Conventions Return to San Francisco
After the omicron Covid-19 variant negatively impacted the first quarter, business travel and conventions bounced back in the second quarter. Growth in conventions business was significant given Moscone Center reopened only in September 2021. Last year, five events were held at Moscone Center, with 16,500 attendees accounting for 17,100 room nights. This year, conventions at Moscone Center are projected to account for nearly 350,000 room nights.
In 2022, 34 events are confirmed for Moscone Center with an expected 308,700 attendees. However, room nights tracked to citywide conventions remain well below pre-pandemic levels when 970,000 convention room nights updated.

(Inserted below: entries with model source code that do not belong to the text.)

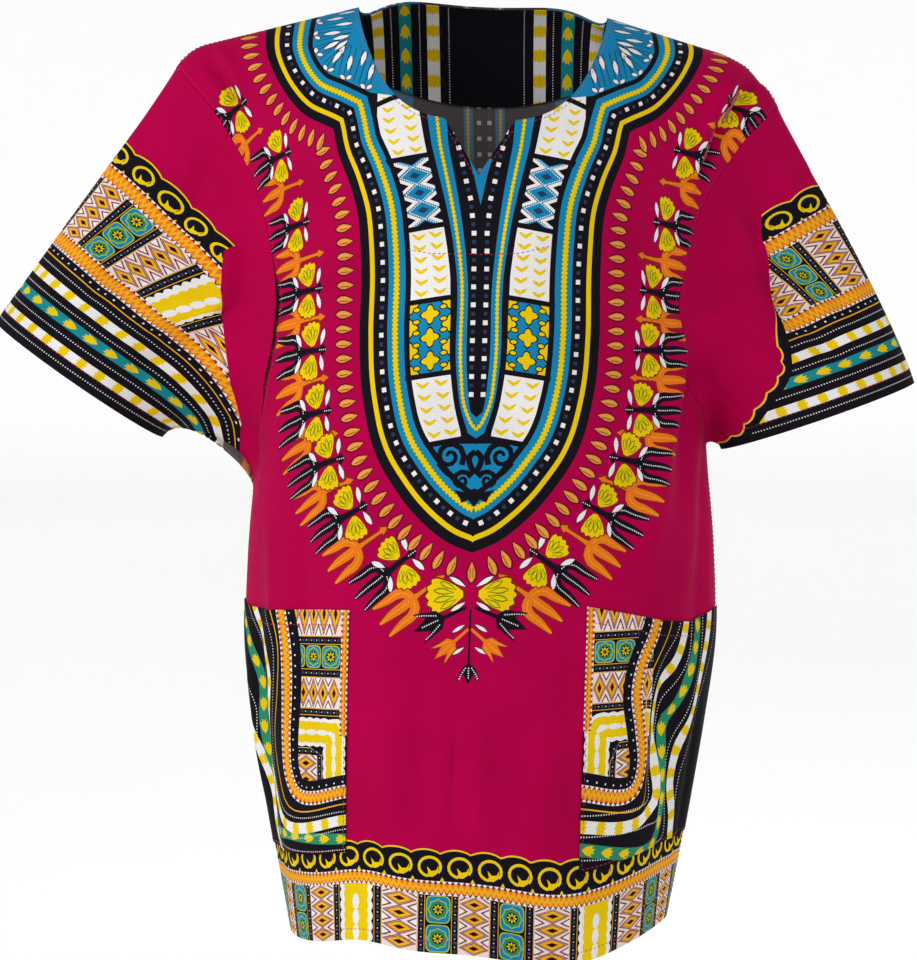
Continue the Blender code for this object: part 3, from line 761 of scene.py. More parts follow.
class Print:
    """Flat rings, each painted over the ones before it, with one ink each."""

    def __init__(self):
        self.rings = []
        self.inks = []

    def paint(self, ring, ink):
        self.rings.append(np.asarray(ring, float))
        self.inks.append(ink)

    def lay(self, other, place):
        """Paints another print, its points moved by a function."""
        for ring, ink in zip(other.rings, other.inks):
            self.paint(place(ring), ink)

    def add(self, other):
        """Paints another print where it is."""
        self.rings += other.rings
        self.inks += other.inks

    def stamp(self, other, at, turn=0.0, size=1.0, flip=1.0):
        """Paints another print scaled, turned anticlockwise and moved to a point."""
        across = np.array([math.cos(turn), math.sin(turn)]) * size * flip
        up = np.array([-math.sin(turn), math.cos(turn)]) * size
        self.lay(other, lambda ring: np.asarray(at) + ring[:, :1] * across + ring[:, 1:] * up)

    def both_sides(self, centre=0.0):
        """This print and its mirror image about a centre line, painted ring by ring."""
        whole = Print()
        for ring, ink in zip(self.rings, self.inks):
            whole.paint(ring + [centre, 0.0], ink)
            whole.paint(ring * [-1.0, 1.0] + [centre, 0.0], ink)
        return whole


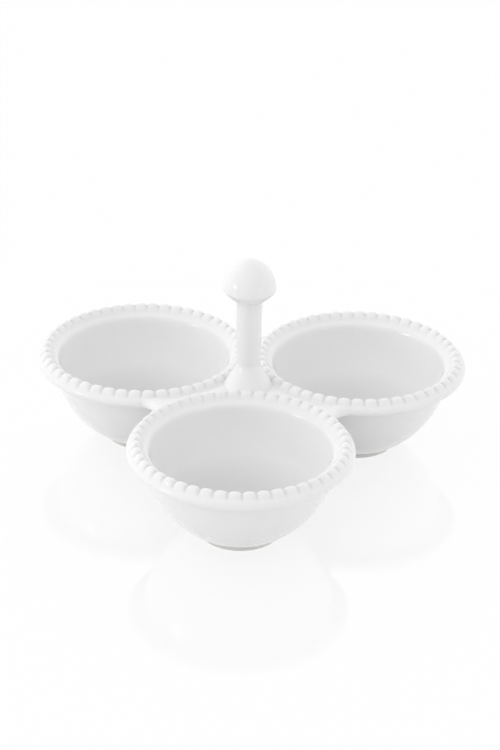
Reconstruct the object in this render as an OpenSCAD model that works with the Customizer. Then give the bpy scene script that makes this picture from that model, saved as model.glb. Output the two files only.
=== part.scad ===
// Three-bowl serving dish in glazed porcelain, with beaded rims and a knobbed
// centre handle. It is a potter's assembly: three cast bowls, each with an upstand
// that a beaded rim drops over and a foot ring under it, a web that fills the space
// between the rims, and a hollow stem and knob that plug into the web.
// The frame's origin is on the table, at the centre of the dish's footprint.

/* [Bowl] */
// Height of the tops of the beads above the table
rim_h = 54; // [44:0.5:64]
// Radius of the outside wall, level with the tops of the beads
wall_r = 51.2; // [48:0.1:54]
// Thickness of the wall
wall_t = 3.8; // [3:0.1:4.2]
// Thickness of the floor over the foot ring
floor_t = 3.7; // [2.5:0.1:5]
// Drop from the tops of the beads to the top of the upstand
upstand_drop = 4.6; // [3.6:0.1:5.6]
// Rounding of the mouth's inner edge
mouth_round = 1.9; // [1:0.1:2.2]

/* [Foot ring] */
// Outer radius of the foot ring
foot_r = 21.5; // [18:0.5:27]
// Width of the foot ring where it meets the bowl
foot_w = 4.2; // [3:0.1:6]
// Height of the foot ring
foot_h = 2.3; // [1.6:0.05:4]
// Draft of each side of the foot ring
foot_draft = 0.4; // [0.2:0.1:0.8]
// Rounding of the foot ring's lower edges
foot_round = 0.5; // [0.2:0.1:0.8]

/* [Beaded rim] */
// Thickness of the rim's skirt, which drops over the bowl's upstand
skirt_t = 1.3; // [1:0.05:1.6]
// Distance from the upstand out to the circle that the bead centres lie on
bead_reach = 4.9; // [4.65:0.05:5.15]
// Radius of each bead
bead_r = 3.3; // [3.1:0.05:3.5]
// Wanted distance from bead to bead, rounded to a whole number of beads
bead_pitch = 7; // [6.4:0.1:8]
// Radius of the roll that shows between the beads
roll_r = 2.1; // [1.8:0.05:2.4]
// Radius of the rounded lip outside the beads
lip_round = 2.9; // [2.6:0.05:3.1]
// Distance from the bead circle out to the edge of the lip
lip_reach = 5.1; // [4.85:0.05:5.45]
// Drop from the tops of the beads to the middle of the lip
lip_drop = 5.9; // [5.4:0.1:6.4]
// Radius of the cove between the lip and the bowl's wall
cove_r = 2.4; // [2:0.1:2.8]

/* [Web] */
// Gap between two neighbouring lips, which the web fills
lip_gap = 0.55; // [0.3:0.05:2]
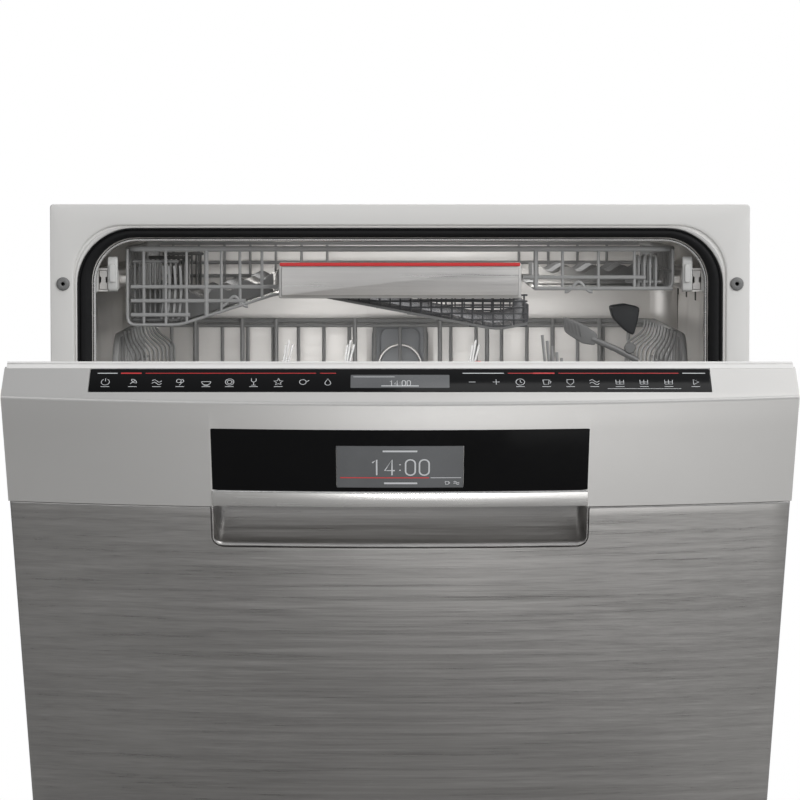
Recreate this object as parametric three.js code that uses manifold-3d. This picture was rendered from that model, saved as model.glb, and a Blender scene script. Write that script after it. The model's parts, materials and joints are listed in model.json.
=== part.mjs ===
// Built-in dishwasher, 60 cm wide, standing with its door ajar.
// Millimetres. +X is to the right seen from the front, +Y goes back into the machine, +Z is up.
// While it is being made, y = 0 is the front flange and z = 0 is the floor. At the end the whole
// machine is centred in y, so that its origin is the middle of its footprint.
import * as THREE from "three";
import { mergeVertices } from "three/addons/utils/BufferGeometryUtils.js";
import Module from "manifold-3d";

const wasm = await Module();
wasm.setup();

// ---- Driving dimensions ----
const WIDTH = 598; // over the side strips
const HEIGHT = 815; // floor to the top of the front frame
const CABINET_DEPTH = 513; // front flange to the rear panel
const HINGE_HEIGHT = 108; // door axis above the floor
const DOOR_OPEN = 32.7; // degrees from closed
const CLEAR = 0.3; // gap between pieces that touch

const SHEET = 0.8; // outer sheet metal
const TUB_SHEET = 1; // tub walls
const STRIP = 23; // width of the light side strips
const SEAL = 12; // width of the door seal
const SEAL_FRONT = -0.2; // the seal stands this far in front of the flange, where the door meets it
const SEAL_TOP = 8; // height of the seal under the opening's top edge
const SEAL_CORNER = 10; // the seal's inner corners are this much tighter than the opening's
const FRAME_TOP = 20.5; // height of the front frame above the opening
const FRAME_FOOT = 16; // foot of the front frame above the hinge axis
const FRAME_CORNER = 3; // outer radius of the front frame
const OPENING_CORNER = 48; // radius of the opening's upper corners
const RIM_Y = 10; // where the tub's rim starts behind the flange
const RIM_LIP = 3; // the tub's rim inside the seal
const TUB_INSET = 26.5; // outer face of the tub wall from the machine's side
const TUB_HEAD = 18; // tub top below the frame's top
const TUB_CORNER = 42; // outer radius of the tub's upper corners
const TUB_FLOOR = 134; // top of the tub floor
const TUB_PLATE = 2; // thickness of the tub floor and of the tub's front rim
const TUB_APRON = 22; // depth of the tub floor's front edge
const TUB_BACK = 487; // inner face of the tub's back wall
const TRAY_INSET = 31; // base tray from the machine's side
const PANEL_FOOT = 98; // lower edge of the outer sheets
const PANEL_HEAD = 10; // the outer sheets end below the frame's top
const PLUG = { inset: 11, below: 68, radius: 5.75, proud: 2.5 }; // covers of the fixing screws
const PLINTH_SETBACK = 60; // kick plate behind the flange
const PLINTH = { foot: 10, top: 97, side: 1, half: 2 }; // half: half of its thickness
const TRAY = { foot: 22, wall: 3, backGap: 6 };
const FOOT = { side: 30, end: 40, radius: 21, disc: 9, stem: 6 };
const INLET = { side: 43, halfX: 30, gap: 37, depth: 56, back: 4, height: 50, nozzle: 13 };
const PUMP = { y: 330, radius: 36, bell: 46, from: -150, bellFrom: -30, to: 0, base: [-120, -60], baseHalf: 25, baseHeight: 30 };

const DOOR_GAP = 5; // door top below the frame's top
const DOOR_BACK = 4.3; // liner edge in front of the hinge axis
const DOOR_END = 46.9; // door front at its ends, in front of the hinge axis
const DOOR_BOW = 9.1; // how far the middle of the front stands out more
const DOOR_SIDE = 1.5; // door ends inside the machine's width
const DOOR_WALL = 3; // console wall
const DOOR_SHEET = 1; // door panel and liner
const DOOR_FOOT = 4; // lower edge of the door above the hinge axis
const CONSOLE = 97.7; // height of the console on the door front
const WINDOW_DEPTH = 2; // thickness of the glass set into the front
const DISPLAY = { half: 142.3, top: 24.7, bottom: 81.8 }; // from the door's top edge
const SCREEN = { half: 47.7, top: 39.6, bottom: 78.6 };
const KEYS_GLASS = { half: 232.5, from: 10.8, to: 41.1, thick: 1.5 };
const GRIP = { half: 143.5, height: 37.8, depth: 36, wall: 1.5 };

const WIRE = 4; // thick line of a basket's wall
// side: gap at each side to the runner or, for the lower basket, to the tub. Heights of the drawer
// and its rails are measured down from the drawer's top, and of the middle basket from its own top.
const DRAWER = { side: 13.6, front: 25, back: 455, head: 18, rail: 29, level: 44, deep: 71, sheet: 3 };
const SLOPE = { flat: 47.6, end: 106, shelf: 66, right: 113 }; // the drawer's floor, left to right
const MESH = { left: 65, keel: 84, right: 112, sink: 29.5, rise: 24, drop: 4, wall: 3 };
const HANDLE = { half: 104, proud: 19, above: 13.8, below: 44.6 };
const BASKET = { side: 1.2, front: 32, back: 462, below: 76.5, height: 247.5, dip: 34.5, rail: 62.5 };
const LOWER = { side: 25.5, front: 48, back: 462, lift: 36, below: 25, dip: 105 };
const CUP_SHELF = { gap: 2, below: 96.5, from: 90, to: 400, width: 90 };
const TINES = { x: -60, lowerX: 110, count: 9, height: 60, lowerHeight: 90, end: 20, half: 2, turning: 3 };
const RAIL = { length: 440, front: 20, height: 20, depth: 9, web: 1.5, foot: 14, footHeight: 12, gap: 0.5 };
const RUNNER = { width: 9, half: 9, front: 4, back: 10, stay: 12, stayHalf: 4 };
const ARM = { y: 247, gap: 16.5, below: 25, thick: 10, tip: 12, end: 20, belly: 34, root: 26, cut: 14 };
const HUB = { tower: 14, rise: 12, lower: 24, lowerHeight: 14, middle: 20 };
const DUCT = { half: 29, tube: 12, deep: 12, below: 0.5, port: 47.5, portRadius: 22, portDeep: 16 };
const DUCT_PANEL = { half: 24, deep: 8, from: 262.5, to: 62.5 }; // from and to: below the middle basket's top
const WHEEL = { radius: 15, width: 8, hub: 4, front: 110, back: 400, lift: 1, play: 0.5, axle: 9, stub: 5 };
const SUMP = { x: 92, y: 196, radius: 70, depth: 80, wall: 3, filter: 40, grip: 26 };
const SALT = { side: 78, y: 140, radius: 30, lip: 4, rise: 7, grip: 24 };
const SOFTENER = { left: 55, right: 70, front: 50, back: 90 };
const GRIP_BAR = 4; // half width and height of the bars that turn the filter and the caps

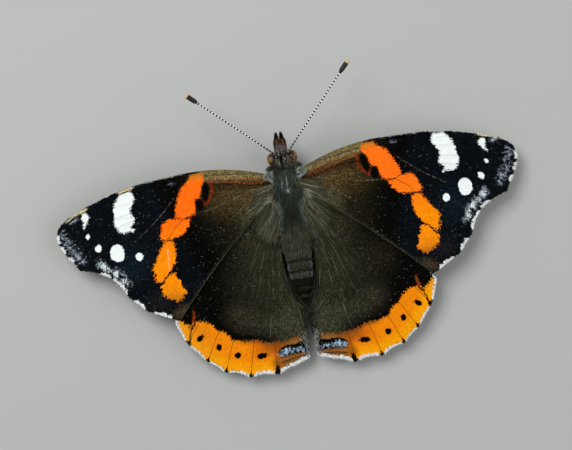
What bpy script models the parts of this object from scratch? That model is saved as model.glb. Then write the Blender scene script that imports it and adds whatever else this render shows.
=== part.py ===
"""Red admiral butterfly, life size, resting with its wings spread.

Lengths are in millimetres until they reach a mesh, and +Y is the way the butterfly faces, +Z is up.
The floor under its feet is z = 0, and the origin lies there under the middle of the whole model.
"""
import math

import bpy
import numpy as np

MM = 0.001
GAP = 0.3                     # air between two pieces that touch

# Whole animal, along its length from the front of the palps to the hind wings.
MIDDLE_Y = 3.5                # middle of the model, counted from the frame of the sizes below
TORSO_Z = 5.3                 # height of the thorax axis over the floor

# Thorax: a barrel round the body axis.
THORAX_REAR = 3.4
THORAX_FRONT = 11.7
THORAX_RADIUS = 2.25
THORAX_REAR_NARROWING = 0.3  # share of the radius squared that is gone at the rear end
THORAX_FRONT_NARROWING = 0.6

# Abdomen: widest a third of the way back, with grooves between its segments.
ABDOMEN_FRONT_RADIUS = 1.8
ABDOMEN_RADIUS = 2.15
ABDOMEN_WIDEST_Y = -1.0
ABDOMEN_TIP_Y = -8.55
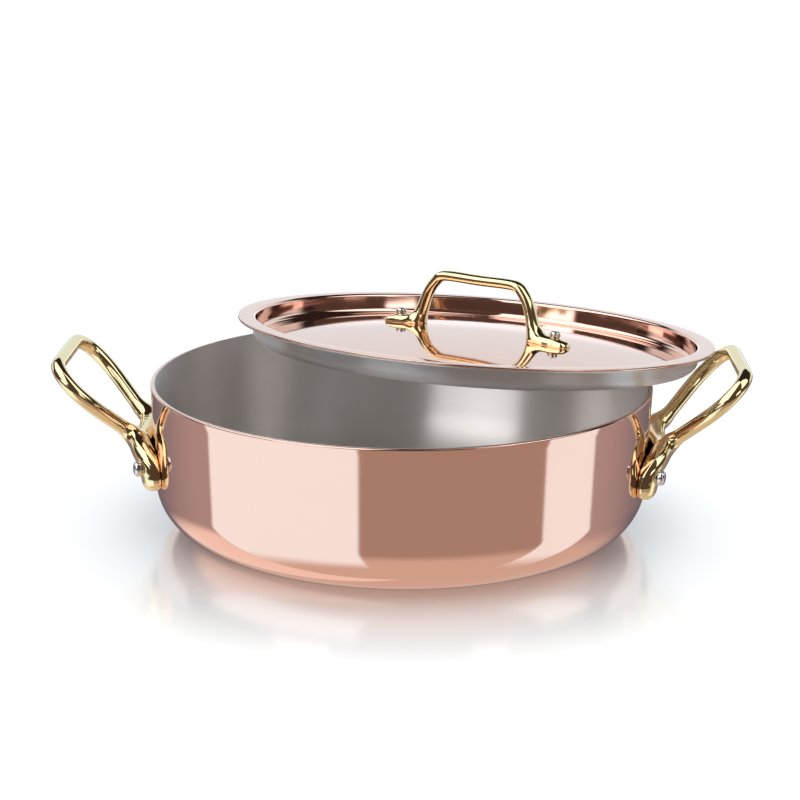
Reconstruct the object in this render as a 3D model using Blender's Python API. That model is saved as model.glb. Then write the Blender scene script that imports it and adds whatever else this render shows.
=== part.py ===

Convention room nights on the books for 2023 are up 84% over this year, with 637,753 definite room nights and 25,678 tentative room nights.
San Francisco International Airport Forecasts Over 40 Million Passengers in 2022
SFO projects it will see over 40 million passengers in 2022, up ~16 million from the 24 million passengers seen in 2021. The airport forecasts it will return to 2019’s 58-million-annual-passenger-levels of traffic between 2024 and 2026.
This year SFO has seen a steady return of service with 38 international carriers operating there, including three new ones, Flair Airlines, Air Transat and Condor, plus one new domestic carrier, Breeze Airways. In 2019, SFO had the fourth largest number of international carriers operating at the airport compared to all US airports. This summer, SFO moved up to third place.
Passenger load factors have been high for most of the summer, with nearly every domestic seat filled. Europe, Mexico and Oceania have also seen extremely high load factors this summer. Capacity on Europe routes is largely recovered, with 93% of available seats this summer. Latin America is one of SFO’s strongest performing markets, nearly matching 2019 levels. Canada is close to 80% of pre-pandemic levels with strong demand to SFO after the borders fully reopened. The Middle East/India region is exceeding 2019 levels, and the Oceania region is at about 70% of 2019 levels but is expected to increase this winter.